A local cinema was Jewish-owned and the local GPs were all Jewish. At one time there were eight Jewish pawnbrokers in town.

“When you walked home from shul on Rosh Hashanah,” says Lionel, “you’d see signs in every other window saying ‘closed for the day’.”

Back at the theatre, Adrian Jacobs is proudly showing visitors some artefacts belonging to his family. Great-grandfather Zvi Himmelstein arrived here from Lithuania via Manchester, son Benjamin duly changing his family name to Hamilton. Zvi set up a successful jewellery shop, while Benjamin became a local solicitor and as coroner for East Glamorgan had the awful task of presiding over the inquests for the 144 people who died when discarded pit waste engulfed the village of Aberfan just five miles down the road in 1966. In so many small ways the history of this community is entwined with that of industrial south Wales.

The depression of the 1930s almost killed Merthyr but it staggered back to prosperity, helped by the opening of a Hoover factory and other light industry, until the recession of the Thatcher years laid it low once more. More recently, regeneration – mainly government-funded – has helped it crawl out of the doldrums.

“This is no Spitalfields,” says historian Chris Collier, “but Merthyr is finding its feet again.” He says the town needs the synagogue project as part of its upwards trajectory, and the hundreds of people flooding into the open day are a sign that the residents agree.
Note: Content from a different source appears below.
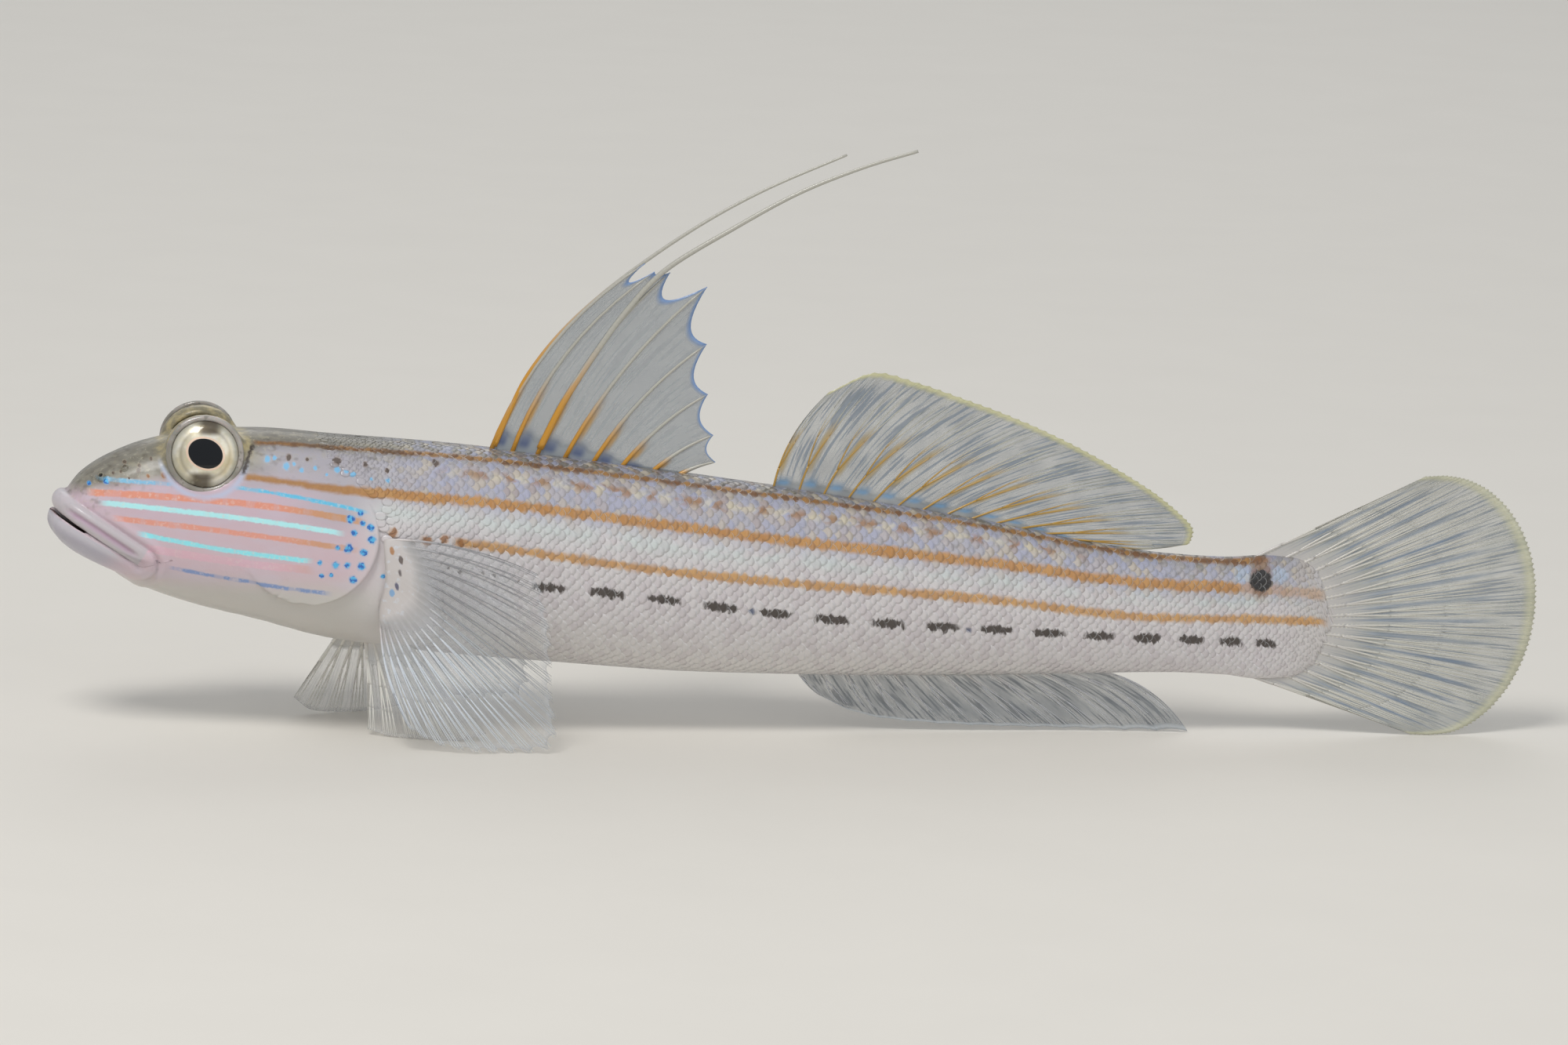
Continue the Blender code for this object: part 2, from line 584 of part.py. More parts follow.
FINISHES = {
    "head": ((0.62, 0.55, 0.56), 0.35),
    "lower_jaw": ((0.66, 0.63, 0.66), 0.35),
    "trunk": ((0.64, 0.60, 0.62), 0.38),
    "tail": ((0.66, 0.62, 0.63), 0.38),
    "eye": ((0.30, 0.27, 0.16), 0.08),
    "dorsal": ((0.62, 0.60, 0.50), 0.40),
    "second": ((0.60, 0.60, 0.52), 0.40),
    "anal": ((0.55, 0.58, 0.62), 0.40),
    "caudal": ((0.62, 0.64, 0.60), 0.40),
    "pectoral": ((0.74, 0.74, 0.72), 0.40),
    "pelvic": ((0.74, 0.73, 0.70), 0.40),
    "first": ((0.62, 0.60, 0.52), 0.40),
}


def give_material(thing):
    """Each piece has its own material, coloured by the first word of its name."""
    colour, roughness = FINISHES.get(thing.name) or FINISHES[thing.name.split("_")[0]]
    material = bpy.data.materials.new(thing.name)
    material.use_nodes = True
    shader = material.node_tree.nodes["Principled BSDF"]
    shader.inputs["Base Color"].default_value = (*colour, 1)
    shader.inputs["Roughness"].default_value = roughness
    shader.inputs["Metallic"].default_value = 0.0
    thing.data.materials.clear()
    thing.data.materials.append(material)


def main():
    for thing in list(bpy.data.objects):
        bpy.data.objects.remove(thing)
    parts = bpy.data.collections.new("longfin_sleeper_goby")
    cutters = bpy.data.collections.new("cutters")
    bpy.context.scene.collection.children.link(parts)
    bpy.context.scene.collection.children.link(cutters)
    build_head(parts, cutters)
    build_trunk(parts, cutters)
    build_tail(parts)
    build_eyes(parts)
    build_first_dorsal(parts)
    build_second_dorsal(parts)
    build_anal(parts)
    build_caudal(parts)
    build_pectorals(parts)
    build_pelvics(parts)
    for cutter in cutters.objects:
        cutter.hide_render = True
        cutter.display_type = "WIRE"
    for thing in parts.objects:
        give_material(thing)
        if "fin" not in thing.name:
            thing.data.shade_smooth()
            thing.data.set_sharp_from_angle(angle=0.6)


main()
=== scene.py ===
# Looks of the longfin sleeper goby: one painted skin, overlapping scales, wet eyes and clear rayed fins.
# Lengths in the dictionaries are millimetres in the frame's own axes: snout towards -X, left side towards -Y.
import math
import bpy
import numpy as np
from mathutils import Matrix


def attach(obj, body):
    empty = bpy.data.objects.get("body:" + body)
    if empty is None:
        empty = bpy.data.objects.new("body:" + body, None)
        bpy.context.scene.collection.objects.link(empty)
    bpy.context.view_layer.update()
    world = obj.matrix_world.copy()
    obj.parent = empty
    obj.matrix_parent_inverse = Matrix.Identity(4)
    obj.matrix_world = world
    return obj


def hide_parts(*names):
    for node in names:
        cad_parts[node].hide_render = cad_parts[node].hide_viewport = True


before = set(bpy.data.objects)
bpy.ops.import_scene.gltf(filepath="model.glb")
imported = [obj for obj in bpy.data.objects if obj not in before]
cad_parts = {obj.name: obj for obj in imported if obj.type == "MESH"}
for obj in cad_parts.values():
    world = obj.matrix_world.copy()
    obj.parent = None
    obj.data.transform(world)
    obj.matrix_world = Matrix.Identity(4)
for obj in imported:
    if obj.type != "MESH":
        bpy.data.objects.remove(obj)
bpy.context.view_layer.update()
mm = 0.001
print("frame loaded:", len(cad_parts), "solids")


def ease(value, low, high):
    # an S-shaped step from 0 at low to 1 at high
    share = np.clip((value - low) / (high - low), 0, 1)
    return share * share * (3 - 2 * share)


def hump(value, width):
    # a bell of height 1 around zero
    return np.exp(-(value / width) ** 2)


def unit(vectors):
    # each vector over its own length
    return vectors / np.maximum(np.linalg.norm(vectors, axis=-1, keepdims=True), 1e-12)


def ranging(pair, share):
    # a value between the two of a pair
    return pair[0] + (pair[1] - pair[0]) * share


def cubic(t, start, end, startSlope, endSlope):
    # Hermite cubic between two values with a slope at each
    return ((2 * t**3 - 3 * t**2 + 1) * start + (t**3 - 2 * t**2 + t) * startSlope
            + (3 * t**2 - 2 * t**3) * end + (t**3 - t**2) * endSlope)


def smoothThrough(xs, ys, at):
    # cubic pieces through (xs, ys) whose slopes are harmonic means, so the curve never overshoots
    xs, ys, at = (np.asarray(values, float) for values in (xs, ys, at))
    step = np.diff(xs)
    rise = np.diff(ys) / step
    before, after = rise[:-1], rise[1:]
    agree = before * after > 0
    inner = np.where(agree, 2 * before * after / np.where(agree, before + after, 1), 0)
    slope = np.concatenate([rise[:1], inner, rise[-1:]])
    cell = np.clip(np.searchsorted(xs, at) - 1, 0, len(xs) - 2)
    t = np.clip((at - xs[cell]) / step[cell], 0, 1)
    return cubic(t, ys[cell], ys[cell + 1], step[cell] * slope[cell], step[cell] * slope[cell + 1])


def through(points, at):
    # Catmull-Rom curve through evenly counted points, read at fractional counts
    points, at = np.asarray(points, float), np.asarray(at, float)
    slopes = np.gradient(points, axis=0)
    cell = np.clip(at.astype(int), 0, len(points) - 2)
    t = (at - cell)[..., None]
    return cubic(t, points[cell], points[cell + 1], slopes[cell], slopes[cell + 1])


def pathAt(points, share):
    # places at these shares of the length of the smooth curve through the points
    fine = through(points, np.linspace(0, len(points) - 1, 400))
    length = np.concatenate([[0], np.cumsum(np.linalg.norm(np.diff(fine, axis=0), axis=1))])
    return np.stack([np.interp(np.asarray(share) * length[-1], length, axis) for axis in fine.T], axis=-1)


def gridFaces(rows, columns, wrap=False):
    # quads between neighbouring rows and columns of a grid, closed round when it wraps
    index = np.arange(rows * columns).reshape(rows, columns)
    there = np.roll(index, -1, axis=1) if wrap else index[:, 1:]
    here = index if wrap else index[:, :-1]
    return np.stack([here[:-1], there[:-1], there[1:], here[1:]], axis=-1).reshape(-1, 4)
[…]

The foundation has identified it as the most important Jewish heritage site in Wales, and shortlisted it as one of the most important endangered synagogues in the whole of Europe.

If the hoped-for injection of culture helps to regenerate the area, it might be history repeating itself. Back in the 1920s and 1930s the Dowlais and Merthyr Artists’ Settlements were intended to improve the lives of those hit by economic depression. Later my Uncle Heinz Koppel joined them, and along with a family zip factory down the valley in Treforest, gives me a lasting sense of connection to this place.

The Foundation for Jewish Heritage purchased the synagogue in 2019, securing half a million pounds from the National Lottery Heritage Fund, the Welsh Government and Merthyr Tydfil county borough council to develop the plans. King Charles visited while still Prince of Wales, celebrity patrons include comedian David Baddiel and Cardiff boy-made-Silicon Valley billionaire Sir Michael Moritz. An application for the £5 million needed to complete the project will be submitted at the end of the summer, and a decision is expected in December.

As the strains of clarinet and fiddle fade away, Philip Kaye, the Honorary Consul of Israel in Wales, offers me a lift back to the station.

I plan to return, because there’s something about this quirky little town and my own roots here that means that I’m keen to see the next chapter in the history of Merthyr and its historic synagogue come to fruition.